If this tapping resource is the equivalent of that lesson with Phil, I could see buying it. I understand that people are used to having lots of pages in a book, but if it contains the nitty gritty of certain techniques, and if you can get a sense that the book would cover something you wanted to learn... then it sounds like a bargain for the cost of a large pizza with beer....


----------



## Gravity (Oct 12, 2010)

I can totally agree with what Explorer is saying here, I'd rather buy the book/cd if it was simply written as in ''here's the technique for this tapping section, play it slow, full speed should sound like this''. Rather then 300 pages of him blabbering on like a Windows 7 manual. 
The pages are short, but for some people like me short but precise explanations provide more motivation to tackle said lessons then something that is going to bore me and lose focus.


----------



## xJeremiahx (Oct 16, 2010)

I got to talk to Chris for a bit when my last band played with Psyopus a few years ago. In our talk...he lost me in the first 5 seconds and watching him play the stuff just made me feel stupid.


----------



## dorfmeister (Dec 13, 2010)

I've got the scales and voicings book now and I think it is pretty good. The cd is laid out so that you play the scales and voicings against it which I think is a pretty good idea for making it useful in practicing. I wish the recording quality was a little better. I'd like to see this guy put together more learning material and find a way of selling it a bit cheaper!



dorfmeister said:


> I'm getting really interested in the scales and voicings book he has been listing on e-bay. $44 shipped. Pretty damned expensive.


----------



## blastanus (Dec 26, 2010)

Well I bought the tapping book when it came out. There were some good stuff and some "bad" stuff, I'll break them down

The good:
-There were a shitload of exercises, and surely some of them gave me some insight to tapping I never had before
-There are exercises on scales and adding taps to them, I especially liked the way the pentatonic exercises were layed out in different keys
-Chordal, Counterpoint and Expression lessons were something that were somewhat a revelation to me, great exercises to "spice" up your playing sort of speak
- The lessons have quick changes in fingering positions and positions on the neck, so some of them are quite tricky to play fast, which I like 
-String skipping, arpeggios, scales, pedal points, huge intervals, Its all covered here!

The "bad"

-Some of the examples are there multiple times, for instance, he goes on to show how to play the F major scale 4 times, once on 3 string, then 4, 5, and 6. I think just putting the whole sequence on 6 strings would have been enough
-There are zero exercises on 8 finger tapping, at max its 6 fingers. This is something I actually thought would be covered and that arpman would use 8 finger tapping, but it is nowhere to be found on this!
-The songs he tabbed out. Now, seriously, NOBODY wants to play imogens puzzle part 1. Part two I would have understood, but imogen part one is such and obscure song with so obscure playing and time signatures, it really requires a lot of a person to play that. I rather he had tabbed out imogen part 2, as it is more melodic and elaborates on many many tapping ideas or the ultimate would have been insects, which is crazy, crazy playing!
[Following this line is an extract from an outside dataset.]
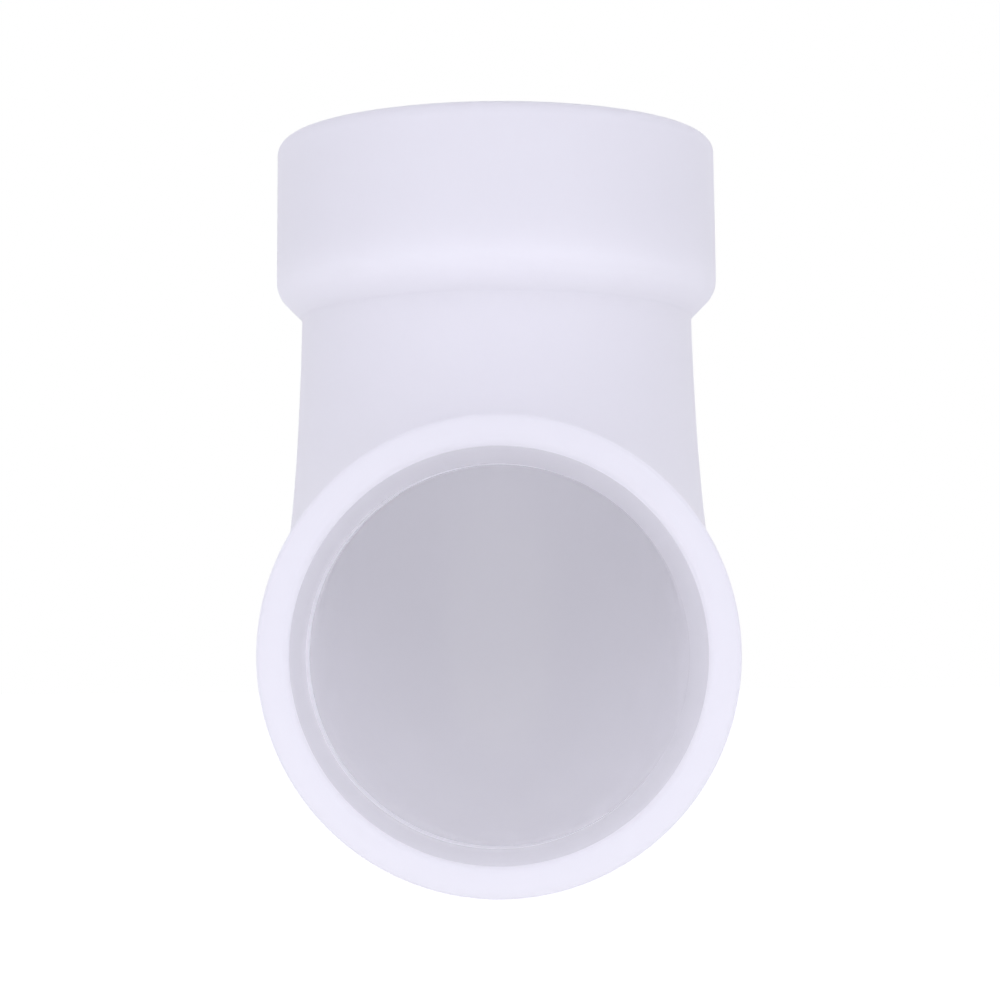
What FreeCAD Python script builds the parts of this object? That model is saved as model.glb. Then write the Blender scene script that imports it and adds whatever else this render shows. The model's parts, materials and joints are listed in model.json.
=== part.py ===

BUT, the good far out weigh the bad, so I definitely recommend checking this shit out, and the price really isnt that bad! I personally wouldnt find anyone remotely near me who would have shown me even 30 % of whats covered here, plus arpman is the fucking shit and he deserves our support for truly pushing the boundaries of the instrument


----------



## dorfmeister (Dec 26, 2010)

I noticed he now has a sweep picking book out. I've got the scales and voicings book which is pretty good but it seems like the sweep picking arena is pretty full of horses. The scales and voicings material seemed a little more unique than another sweep picking book.

Anybody check it out?


----------



## scoot (Jan 2, 2011)

I've got the tapping book and the scalar exercises, and the first book really helped me change my tapping from 'cool noises' to harmonic runs, and i can do a lot more tapping over chords and in improv solos now. The other book just categorized the guitar a little more musically for me

I don't have any money to get the sweep one now thoughhhhh, bummer


----------